Perhaps not an interest from the merged Carlton/Granada then, but with the Communications Bill now in place, ITV Plc is not the only company that could be looking at Scottish Television with hungry eyes. Is there a threat to Scottish broadcasting from media companies outside the UK?

“First and foremost, in terms of broadcasting, there is a huge amount of regulation on what people can and can’t do. In that sense, it doesn’t matter whether the shares are owned by a single company, a selection of companies throughout the UK or a foreign owner. The onus on them is to continue to make programmes. We’ve got to make 626 hours of programmes this year, and we would have to make those programmes regardless of who our shareholders were. I don’t think there would be any impact on the viewers, because not only do we have to make those programmes, we have to satisfy the regulator that we are passing a quality threshold and that we are providing a range and diversity in programmes.

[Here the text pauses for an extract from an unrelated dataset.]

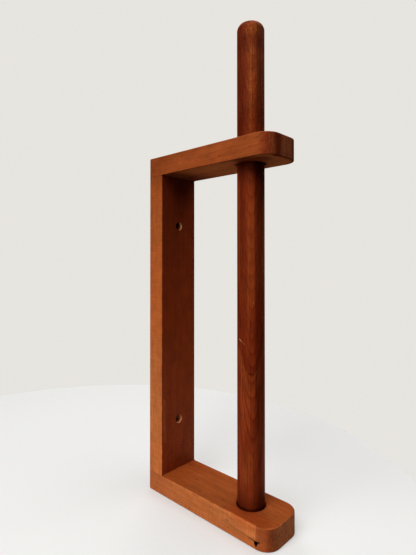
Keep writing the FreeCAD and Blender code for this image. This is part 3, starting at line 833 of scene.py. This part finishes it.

“I think it would be impossible for a new owner, whoever they may be, for any UK television company to significantly change the complexion of that company’s output, so regulated is that output in the first place. I think that whoever holds the shares for viewers and commercial partners the impact is minimal because the way these companies are regulated is so tight.

“Secondly, it’s not at all clear how we move forward in this apparently de-regulated world. On the one hand, we’ve got a large part of ITV now under common ownership. On the other hand, relatively small radio takeovers have been blocked. So the future is not immediately clear.”

One thing is for sure: in the days ahead, the media industry will continue to change. In terms of Scotland, the next change is already underway, with SMG announcing that it is hoping to move to new premises in 2005, where it will be sat next to its very own “auld enemy”, BBC Scotland. In terms of STV itself, though, Hain seems confident that the company is on a sure footing, whatever the changes may bring.